• PROBLEM TO WORK ON:
Check each line of the records below for the word "slots" and copy those where it appears.

CAD and scene scripts
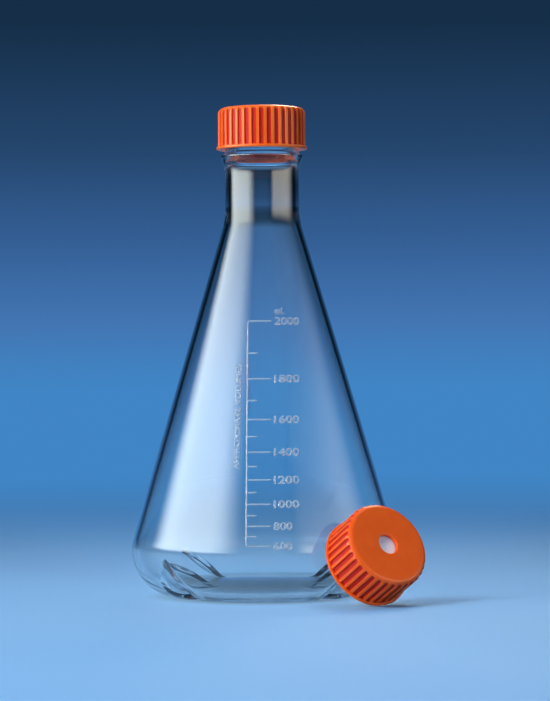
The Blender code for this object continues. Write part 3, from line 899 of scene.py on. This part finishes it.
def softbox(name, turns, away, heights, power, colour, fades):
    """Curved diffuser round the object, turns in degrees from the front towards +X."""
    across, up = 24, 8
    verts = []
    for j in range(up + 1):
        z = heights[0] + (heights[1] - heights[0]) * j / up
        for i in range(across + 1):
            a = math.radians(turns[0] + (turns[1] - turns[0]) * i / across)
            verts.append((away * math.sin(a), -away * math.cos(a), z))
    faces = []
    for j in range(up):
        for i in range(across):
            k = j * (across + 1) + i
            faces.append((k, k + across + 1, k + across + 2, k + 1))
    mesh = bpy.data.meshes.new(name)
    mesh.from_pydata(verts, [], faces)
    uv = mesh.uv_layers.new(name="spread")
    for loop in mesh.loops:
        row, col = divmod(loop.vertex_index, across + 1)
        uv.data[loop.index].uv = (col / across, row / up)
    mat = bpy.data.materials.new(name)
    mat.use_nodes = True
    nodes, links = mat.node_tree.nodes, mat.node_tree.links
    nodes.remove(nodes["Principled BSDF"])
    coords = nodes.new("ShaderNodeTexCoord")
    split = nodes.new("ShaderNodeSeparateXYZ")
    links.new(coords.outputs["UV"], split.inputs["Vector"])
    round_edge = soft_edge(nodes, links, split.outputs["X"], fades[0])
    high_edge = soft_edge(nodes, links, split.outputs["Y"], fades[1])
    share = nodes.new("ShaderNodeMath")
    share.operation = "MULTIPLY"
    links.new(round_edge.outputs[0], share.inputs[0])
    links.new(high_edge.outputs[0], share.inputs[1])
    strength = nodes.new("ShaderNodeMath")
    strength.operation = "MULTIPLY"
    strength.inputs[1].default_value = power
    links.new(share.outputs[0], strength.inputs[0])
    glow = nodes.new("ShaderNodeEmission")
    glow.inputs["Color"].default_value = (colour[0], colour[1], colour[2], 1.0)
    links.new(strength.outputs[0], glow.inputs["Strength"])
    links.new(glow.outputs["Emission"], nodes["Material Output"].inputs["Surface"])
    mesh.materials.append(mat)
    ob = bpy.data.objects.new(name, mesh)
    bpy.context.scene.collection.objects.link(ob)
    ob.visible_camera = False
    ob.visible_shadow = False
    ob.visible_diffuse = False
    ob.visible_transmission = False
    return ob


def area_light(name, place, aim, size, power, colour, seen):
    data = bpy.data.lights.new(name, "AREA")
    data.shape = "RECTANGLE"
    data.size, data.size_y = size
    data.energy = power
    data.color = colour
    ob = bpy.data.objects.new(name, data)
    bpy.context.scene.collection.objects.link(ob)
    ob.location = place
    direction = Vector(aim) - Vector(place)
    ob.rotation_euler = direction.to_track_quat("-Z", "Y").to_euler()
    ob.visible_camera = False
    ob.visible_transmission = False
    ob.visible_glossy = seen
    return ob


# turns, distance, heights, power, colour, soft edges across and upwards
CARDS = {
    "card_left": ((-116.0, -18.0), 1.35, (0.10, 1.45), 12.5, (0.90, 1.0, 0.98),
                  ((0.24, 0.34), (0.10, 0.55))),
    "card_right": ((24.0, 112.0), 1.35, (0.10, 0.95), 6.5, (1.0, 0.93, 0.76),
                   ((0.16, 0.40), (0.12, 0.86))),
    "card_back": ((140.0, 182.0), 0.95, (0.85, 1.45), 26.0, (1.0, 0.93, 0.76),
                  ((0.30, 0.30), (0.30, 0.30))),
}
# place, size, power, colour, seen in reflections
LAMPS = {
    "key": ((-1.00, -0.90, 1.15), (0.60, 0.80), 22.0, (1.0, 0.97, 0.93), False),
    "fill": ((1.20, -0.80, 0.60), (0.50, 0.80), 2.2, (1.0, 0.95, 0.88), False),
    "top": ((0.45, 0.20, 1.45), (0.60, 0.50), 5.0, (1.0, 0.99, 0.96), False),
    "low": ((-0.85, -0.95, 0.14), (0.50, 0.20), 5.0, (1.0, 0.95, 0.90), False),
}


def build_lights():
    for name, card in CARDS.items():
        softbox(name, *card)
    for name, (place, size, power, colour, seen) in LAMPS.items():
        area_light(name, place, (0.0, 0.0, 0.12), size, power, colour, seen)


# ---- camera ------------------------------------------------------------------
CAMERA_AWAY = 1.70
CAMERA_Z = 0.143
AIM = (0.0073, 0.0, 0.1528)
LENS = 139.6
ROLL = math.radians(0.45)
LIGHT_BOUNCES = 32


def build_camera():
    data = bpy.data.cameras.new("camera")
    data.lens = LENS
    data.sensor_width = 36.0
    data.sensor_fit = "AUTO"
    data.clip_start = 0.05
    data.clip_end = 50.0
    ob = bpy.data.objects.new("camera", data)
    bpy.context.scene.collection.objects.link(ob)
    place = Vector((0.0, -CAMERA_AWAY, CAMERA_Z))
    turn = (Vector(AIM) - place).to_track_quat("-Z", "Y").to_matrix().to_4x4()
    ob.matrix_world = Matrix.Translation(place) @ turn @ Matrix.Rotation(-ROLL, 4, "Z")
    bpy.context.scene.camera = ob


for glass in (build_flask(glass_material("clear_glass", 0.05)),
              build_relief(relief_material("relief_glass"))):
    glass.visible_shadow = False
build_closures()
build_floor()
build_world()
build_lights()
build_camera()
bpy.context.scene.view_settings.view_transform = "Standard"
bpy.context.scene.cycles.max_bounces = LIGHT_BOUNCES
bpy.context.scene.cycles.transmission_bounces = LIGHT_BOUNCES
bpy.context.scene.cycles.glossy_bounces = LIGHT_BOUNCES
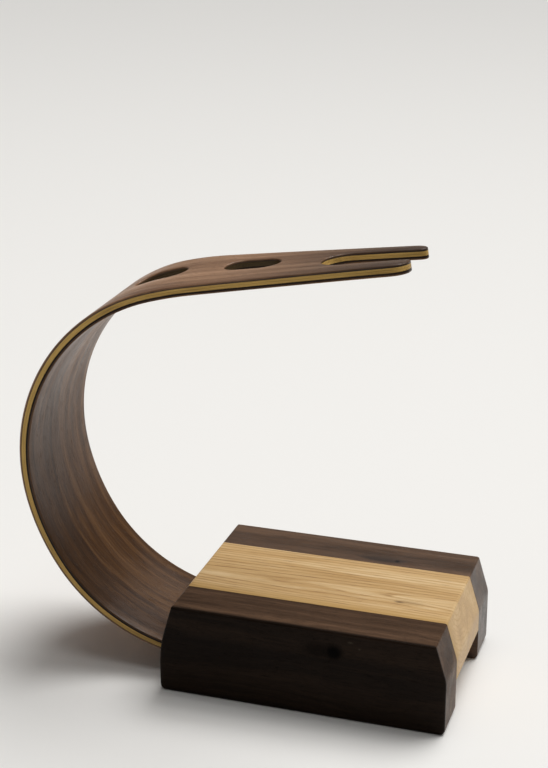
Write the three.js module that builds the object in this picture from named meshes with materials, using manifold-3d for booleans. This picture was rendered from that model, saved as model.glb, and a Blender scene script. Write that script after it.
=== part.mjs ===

==

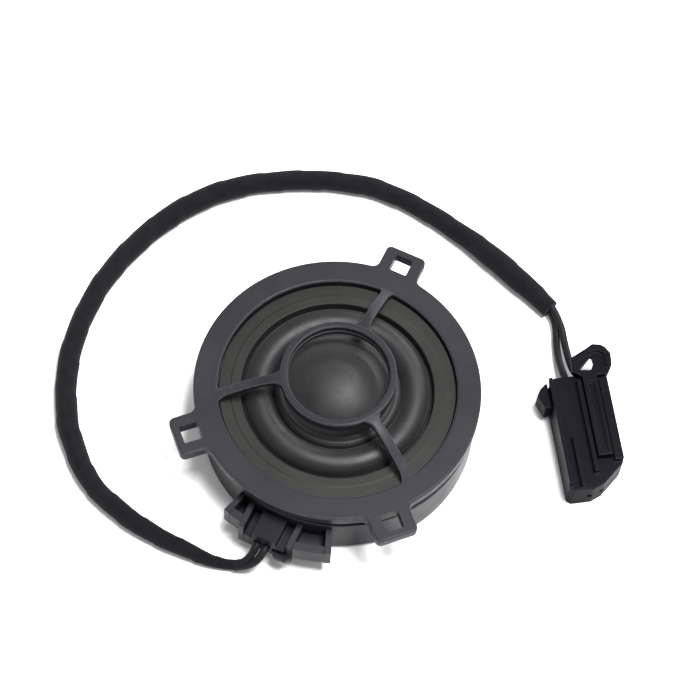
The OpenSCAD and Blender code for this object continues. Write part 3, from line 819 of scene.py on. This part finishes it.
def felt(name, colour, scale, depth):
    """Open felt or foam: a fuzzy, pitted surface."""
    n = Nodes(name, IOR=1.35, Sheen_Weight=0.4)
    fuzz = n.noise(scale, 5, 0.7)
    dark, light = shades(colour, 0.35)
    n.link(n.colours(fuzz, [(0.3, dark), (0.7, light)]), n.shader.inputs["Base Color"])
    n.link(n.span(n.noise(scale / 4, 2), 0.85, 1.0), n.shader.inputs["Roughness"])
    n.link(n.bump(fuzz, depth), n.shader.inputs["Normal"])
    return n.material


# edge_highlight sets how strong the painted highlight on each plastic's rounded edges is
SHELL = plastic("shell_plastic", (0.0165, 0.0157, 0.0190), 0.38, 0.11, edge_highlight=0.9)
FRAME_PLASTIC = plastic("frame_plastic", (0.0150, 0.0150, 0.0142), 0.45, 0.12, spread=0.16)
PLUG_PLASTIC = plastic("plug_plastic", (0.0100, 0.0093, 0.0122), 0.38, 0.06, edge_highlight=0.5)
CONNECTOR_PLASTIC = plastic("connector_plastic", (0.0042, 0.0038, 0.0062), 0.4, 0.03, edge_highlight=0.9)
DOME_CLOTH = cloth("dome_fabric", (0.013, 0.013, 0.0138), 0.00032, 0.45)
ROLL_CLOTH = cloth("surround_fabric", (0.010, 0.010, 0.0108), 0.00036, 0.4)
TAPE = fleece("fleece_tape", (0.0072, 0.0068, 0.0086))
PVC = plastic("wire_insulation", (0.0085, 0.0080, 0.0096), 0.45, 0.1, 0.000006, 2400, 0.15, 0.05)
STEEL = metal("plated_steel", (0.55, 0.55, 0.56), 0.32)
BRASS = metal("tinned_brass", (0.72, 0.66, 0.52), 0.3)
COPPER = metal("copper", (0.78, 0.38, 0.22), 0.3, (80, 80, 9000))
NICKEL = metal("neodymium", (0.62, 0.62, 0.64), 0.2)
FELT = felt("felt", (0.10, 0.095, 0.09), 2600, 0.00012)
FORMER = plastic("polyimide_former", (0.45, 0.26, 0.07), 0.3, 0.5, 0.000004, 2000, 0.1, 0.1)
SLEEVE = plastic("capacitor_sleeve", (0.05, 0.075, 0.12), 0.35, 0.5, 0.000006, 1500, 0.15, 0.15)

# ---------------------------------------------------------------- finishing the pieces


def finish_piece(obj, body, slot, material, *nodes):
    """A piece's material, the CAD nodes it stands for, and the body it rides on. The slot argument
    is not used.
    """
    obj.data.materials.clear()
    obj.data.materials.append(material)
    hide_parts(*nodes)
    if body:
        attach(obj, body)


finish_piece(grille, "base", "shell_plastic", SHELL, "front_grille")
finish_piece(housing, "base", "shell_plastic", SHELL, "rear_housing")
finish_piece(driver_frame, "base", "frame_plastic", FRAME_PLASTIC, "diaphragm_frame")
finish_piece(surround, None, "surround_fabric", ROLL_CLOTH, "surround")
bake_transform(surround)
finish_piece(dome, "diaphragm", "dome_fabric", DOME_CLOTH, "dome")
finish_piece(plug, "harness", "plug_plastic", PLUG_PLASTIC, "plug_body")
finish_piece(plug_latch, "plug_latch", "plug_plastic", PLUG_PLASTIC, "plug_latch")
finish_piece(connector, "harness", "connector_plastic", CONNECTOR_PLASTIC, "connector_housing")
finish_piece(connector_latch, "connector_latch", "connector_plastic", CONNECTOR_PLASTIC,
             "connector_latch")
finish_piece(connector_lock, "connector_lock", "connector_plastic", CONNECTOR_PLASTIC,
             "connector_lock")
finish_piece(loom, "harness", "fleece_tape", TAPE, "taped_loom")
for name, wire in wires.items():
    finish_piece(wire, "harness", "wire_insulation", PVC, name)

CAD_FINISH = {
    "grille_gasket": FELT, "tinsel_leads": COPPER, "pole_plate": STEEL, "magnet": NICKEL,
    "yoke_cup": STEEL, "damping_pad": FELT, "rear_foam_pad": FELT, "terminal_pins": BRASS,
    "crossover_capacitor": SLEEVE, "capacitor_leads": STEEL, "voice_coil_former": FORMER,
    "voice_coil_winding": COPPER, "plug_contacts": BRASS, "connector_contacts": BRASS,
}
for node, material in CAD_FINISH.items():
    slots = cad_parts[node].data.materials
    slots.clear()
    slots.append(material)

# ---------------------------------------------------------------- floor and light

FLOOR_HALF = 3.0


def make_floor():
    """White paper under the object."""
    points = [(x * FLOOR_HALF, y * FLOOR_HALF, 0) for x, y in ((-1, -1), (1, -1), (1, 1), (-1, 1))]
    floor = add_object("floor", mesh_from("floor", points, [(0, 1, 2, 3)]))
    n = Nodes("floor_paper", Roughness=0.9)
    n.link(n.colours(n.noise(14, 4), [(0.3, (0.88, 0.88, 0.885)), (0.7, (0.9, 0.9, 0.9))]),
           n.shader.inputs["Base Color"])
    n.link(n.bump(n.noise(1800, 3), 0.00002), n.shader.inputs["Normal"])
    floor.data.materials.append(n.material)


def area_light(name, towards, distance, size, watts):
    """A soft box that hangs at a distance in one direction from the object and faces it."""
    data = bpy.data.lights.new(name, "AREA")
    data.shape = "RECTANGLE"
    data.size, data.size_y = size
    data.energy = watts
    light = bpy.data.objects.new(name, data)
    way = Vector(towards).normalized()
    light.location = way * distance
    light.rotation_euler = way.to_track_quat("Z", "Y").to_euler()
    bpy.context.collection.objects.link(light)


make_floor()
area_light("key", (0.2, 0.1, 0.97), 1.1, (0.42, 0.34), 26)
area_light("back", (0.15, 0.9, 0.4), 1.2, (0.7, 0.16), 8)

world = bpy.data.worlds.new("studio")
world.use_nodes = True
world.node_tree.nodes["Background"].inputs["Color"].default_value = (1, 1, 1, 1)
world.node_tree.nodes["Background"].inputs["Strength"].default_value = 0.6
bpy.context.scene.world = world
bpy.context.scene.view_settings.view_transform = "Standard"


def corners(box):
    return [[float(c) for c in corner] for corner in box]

• EXPECTED ANSWER:
    slots = cad_parts[node].data.materials
    slots.clear()
    slots.append(material)